Fly the Union Jack and shout “Remoaners!” at anyone who is worried about leaving the world’s most prosperous trading block. That should do it!!

Back in the real world, I hope the grown ups get back in charge soon. This jingoistic self delusion is pure fantasy. 

bowsersheepdog 7 September 2018

scrap wrote:

scrap wrote:

UKbusiness wrote:

I find most of the above comments so negative and with no real constructive criticisms.

so much so I registered PURELY to have something positive here about how bloody wonderful it truly is to see a third generation UK manufacturer ‘going great guns!’. In the face of negativity being shoved down our throats by British contrived media. 

I personally feel exceptionally proud to read this report and feel inspired NOT to fall into the trap of redundant thinking portrayed in subsequent comments .... we NEED to stop spitting at each other and start supporting UK home brew business. Now more than ever. I applaud and support this company and the positive reporting of it. GO UK!!

 

Fly the Union Jack and shout “Remoaners!” at anyone who is worried about leaving the world’s most prosperous trading block. That should do it!!

Back in the real world, I hope the grown ups get back in charge soon. This jingoistic self delusion is pure fantasy. 

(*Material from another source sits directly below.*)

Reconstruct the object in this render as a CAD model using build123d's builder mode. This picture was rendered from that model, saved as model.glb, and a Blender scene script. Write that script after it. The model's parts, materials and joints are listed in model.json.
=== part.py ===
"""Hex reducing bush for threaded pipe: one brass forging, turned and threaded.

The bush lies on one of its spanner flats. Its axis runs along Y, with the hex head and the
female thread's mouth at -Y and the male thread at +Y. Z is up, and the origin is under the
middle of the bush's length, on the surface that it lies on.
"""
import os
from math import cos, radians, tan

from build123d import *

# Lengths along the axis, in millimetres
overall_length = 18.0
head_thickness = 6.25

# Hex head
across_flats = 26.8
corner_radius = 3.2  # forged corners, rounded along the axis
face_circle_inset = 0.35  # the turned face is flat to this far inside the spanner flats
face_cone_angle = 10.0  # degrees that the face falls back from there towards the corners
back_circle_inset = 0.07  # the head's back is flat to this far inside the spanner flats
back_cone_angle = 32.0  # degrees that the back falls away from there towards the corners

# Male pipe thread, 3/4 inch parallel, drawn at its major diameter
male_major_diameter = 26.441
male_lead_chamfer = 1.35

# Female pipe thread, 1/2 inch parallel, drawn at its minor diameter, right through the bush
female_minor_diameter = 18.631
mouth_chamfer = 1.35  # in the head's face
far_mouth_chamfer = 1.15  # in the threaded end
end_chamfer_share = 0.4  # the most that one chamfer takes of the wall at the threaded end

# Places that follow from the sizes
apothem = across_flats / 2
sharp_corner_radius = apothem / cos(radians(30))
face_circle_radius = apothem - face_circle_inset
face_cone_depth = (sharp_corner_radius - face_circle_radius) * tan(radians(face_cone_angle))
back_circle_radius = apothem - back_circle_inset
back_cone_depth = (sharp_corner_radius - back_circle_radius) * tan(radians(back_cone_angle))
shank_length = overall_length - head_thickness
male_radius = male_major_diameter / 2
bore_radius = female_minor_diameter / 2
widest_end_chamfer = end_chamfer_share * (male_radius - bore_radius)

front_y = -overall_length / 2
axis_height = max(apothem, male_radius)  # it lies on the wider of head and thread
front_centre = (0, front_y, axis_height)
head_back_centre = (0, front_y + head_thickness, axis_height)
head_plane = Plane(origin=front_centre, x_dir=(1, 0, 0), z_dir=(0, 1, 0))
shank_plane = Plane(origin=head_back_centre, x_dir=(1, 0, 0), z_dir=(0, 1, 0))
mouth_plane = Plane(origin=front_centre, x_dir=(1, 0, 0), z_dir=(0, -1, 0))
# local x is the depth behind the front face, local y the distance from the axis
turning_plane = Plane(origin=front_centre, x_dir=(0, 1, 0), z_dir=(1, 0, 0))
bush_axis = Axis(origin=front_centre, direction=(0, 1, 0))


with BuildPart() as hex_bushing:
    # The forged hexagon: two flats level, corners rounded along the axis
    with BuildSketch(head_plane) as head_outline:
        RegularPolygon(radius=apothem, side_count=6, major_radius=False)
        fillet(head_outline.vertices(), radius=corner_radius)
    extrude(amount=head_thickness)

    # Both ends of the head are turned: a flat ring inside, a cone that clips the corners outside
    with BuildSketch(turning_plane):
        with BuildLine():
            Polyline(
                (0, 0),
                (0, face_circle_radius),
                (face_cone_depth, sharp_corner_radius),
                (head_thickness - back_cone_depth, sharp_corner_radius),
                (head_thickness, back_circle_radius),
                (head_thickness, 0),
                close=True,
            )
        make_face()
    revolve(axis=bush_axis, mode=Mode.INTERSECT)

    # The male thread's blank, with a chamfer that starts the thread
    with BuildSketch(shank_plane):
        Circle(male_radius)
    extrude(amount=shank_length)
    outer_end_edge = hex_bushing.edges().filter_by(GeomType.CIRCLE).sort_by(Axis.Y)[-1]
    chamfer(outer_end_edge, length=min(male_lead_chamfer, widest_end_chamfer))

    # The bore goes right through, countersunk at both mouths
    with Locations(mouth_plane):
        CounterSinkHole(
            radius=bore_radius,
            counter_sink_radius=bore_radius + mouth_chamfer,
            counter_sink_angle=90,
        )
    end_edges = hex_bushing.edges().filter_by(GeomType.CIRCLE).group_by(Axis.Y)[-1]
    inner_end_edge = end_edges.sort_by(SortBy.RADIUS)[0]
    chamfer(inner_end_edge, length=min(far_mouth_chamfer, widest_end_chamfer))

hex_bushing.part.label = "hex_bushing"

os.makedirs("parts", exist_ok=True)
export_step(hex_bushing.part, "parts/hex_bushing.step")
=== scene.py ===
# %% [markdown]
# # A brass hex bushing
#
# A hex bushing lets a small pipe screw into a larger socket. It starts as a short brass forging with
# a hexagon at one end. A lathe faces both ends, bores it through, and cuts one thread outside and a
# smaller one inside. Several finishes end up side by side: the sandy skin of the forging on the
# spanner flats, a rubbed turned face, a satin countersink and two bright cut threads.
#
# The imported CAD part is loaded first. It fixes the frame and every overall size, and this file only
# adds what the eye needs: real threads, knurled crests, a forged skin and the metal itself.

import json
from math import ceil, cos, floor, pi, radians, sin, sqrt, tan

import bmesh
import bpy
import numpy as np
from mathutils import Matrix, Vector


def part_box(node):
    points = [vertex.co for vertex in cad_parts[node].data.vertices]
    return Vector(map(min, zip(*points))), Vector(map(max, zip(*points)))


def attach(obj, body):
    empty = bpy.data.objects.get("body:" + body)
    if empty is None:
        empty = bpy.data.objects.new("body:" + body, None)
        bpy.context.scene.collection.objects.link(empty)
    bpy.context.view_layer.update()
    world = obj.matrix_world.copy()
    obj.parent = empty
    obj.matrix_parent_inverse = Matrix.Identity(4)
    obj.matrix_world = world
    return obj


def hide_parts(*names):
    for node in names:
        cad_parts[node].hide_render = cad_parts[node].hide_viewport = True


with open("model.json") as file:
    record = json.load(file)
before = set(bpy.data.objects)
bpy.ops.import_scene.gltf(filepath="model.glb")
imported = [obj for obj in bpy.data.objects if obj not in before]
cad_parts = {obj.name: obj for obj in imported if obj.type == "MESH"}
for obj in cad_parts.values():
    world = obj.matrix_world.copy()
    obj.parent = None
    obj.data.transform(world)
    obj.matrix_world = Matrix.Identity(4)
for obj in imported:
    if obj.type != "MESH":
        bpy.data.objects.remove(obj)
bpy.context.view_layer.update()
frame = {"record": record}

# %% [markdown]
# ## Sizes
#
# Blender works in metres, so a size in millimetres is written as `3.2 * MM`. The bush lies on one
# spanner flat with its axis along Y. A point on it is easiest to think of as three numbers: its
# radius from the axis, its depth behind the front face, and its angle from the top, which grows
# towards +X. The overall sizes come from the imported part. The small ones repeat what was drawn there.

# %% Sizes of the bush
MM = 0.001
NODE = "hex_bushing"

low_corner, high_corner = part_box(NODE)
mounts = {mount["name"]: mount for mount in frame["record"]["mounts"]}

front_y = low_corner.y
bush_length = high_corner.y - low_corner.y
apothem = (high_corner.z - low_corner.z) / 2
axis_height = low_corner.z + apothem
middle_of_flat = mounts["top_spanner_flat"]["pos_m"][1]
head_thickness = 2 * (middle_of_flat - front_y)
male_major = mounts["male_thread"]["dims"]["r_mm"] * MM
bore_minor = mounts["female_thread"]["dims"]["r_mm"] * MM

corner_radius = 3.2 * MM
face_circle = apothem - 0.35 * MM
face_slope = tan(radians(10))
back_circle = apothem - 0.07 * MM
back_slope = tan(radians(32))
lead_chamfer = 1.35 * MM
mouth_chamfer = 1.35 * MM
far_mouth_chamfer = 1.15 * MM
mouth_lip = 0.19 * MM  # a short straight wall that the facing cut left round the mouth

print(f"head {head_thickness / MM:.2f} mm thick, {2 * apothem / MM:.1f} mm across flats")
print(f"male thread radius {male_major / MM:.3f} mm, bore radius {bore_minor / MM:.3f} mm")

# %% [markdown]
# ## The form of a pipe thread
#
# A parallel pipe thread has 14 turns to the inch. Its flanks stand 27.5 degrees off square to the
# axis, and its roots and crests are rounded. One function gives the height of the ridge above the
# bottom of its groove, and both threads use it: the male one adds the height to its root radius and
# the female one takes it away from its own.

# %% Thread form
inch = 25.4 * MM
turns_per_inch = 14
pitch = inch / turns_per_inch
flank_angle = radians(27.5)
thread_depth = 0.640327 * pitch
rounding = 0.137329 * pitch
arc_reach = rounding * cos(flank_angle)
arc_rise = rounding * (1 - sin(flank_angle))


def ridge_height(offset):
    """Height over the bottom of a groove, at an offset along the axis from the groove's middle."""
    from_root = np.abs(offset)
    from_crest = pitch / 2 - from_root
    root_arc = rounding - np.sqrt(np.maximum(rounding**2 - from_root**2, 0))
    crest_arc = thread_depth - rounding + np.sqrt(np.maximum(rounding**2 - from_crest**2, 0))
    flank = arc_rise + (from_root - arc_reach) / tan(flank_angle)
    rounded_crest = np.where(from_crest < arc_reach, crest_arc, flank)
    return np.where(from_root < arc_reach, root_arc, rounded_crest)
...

But it isn't a trading block.  Ever since its conception in the 1920s, it has been an insidious movement designed to create a single European state.  The initial method of selling it to the people was to represent it as a trading block, but the despicable harmonization legislation, aimed at eradicating national identities, made it clear what the real aganda is, and now they don't even bother hiding it anymore.  Juncker and his foul ilk intend to bring about the single state at the earliest possible date, and the rate of its approach is constantly accelerating.  We are getting out just in time.  What these vile, corrupt and undemocratic EU leaders are creating is a Yugoslavia on a gigantic scale, which will combust on an equally gigantic scale, setting the whole continent on fire.  The free and independent UK will be happily placed to watch it burn.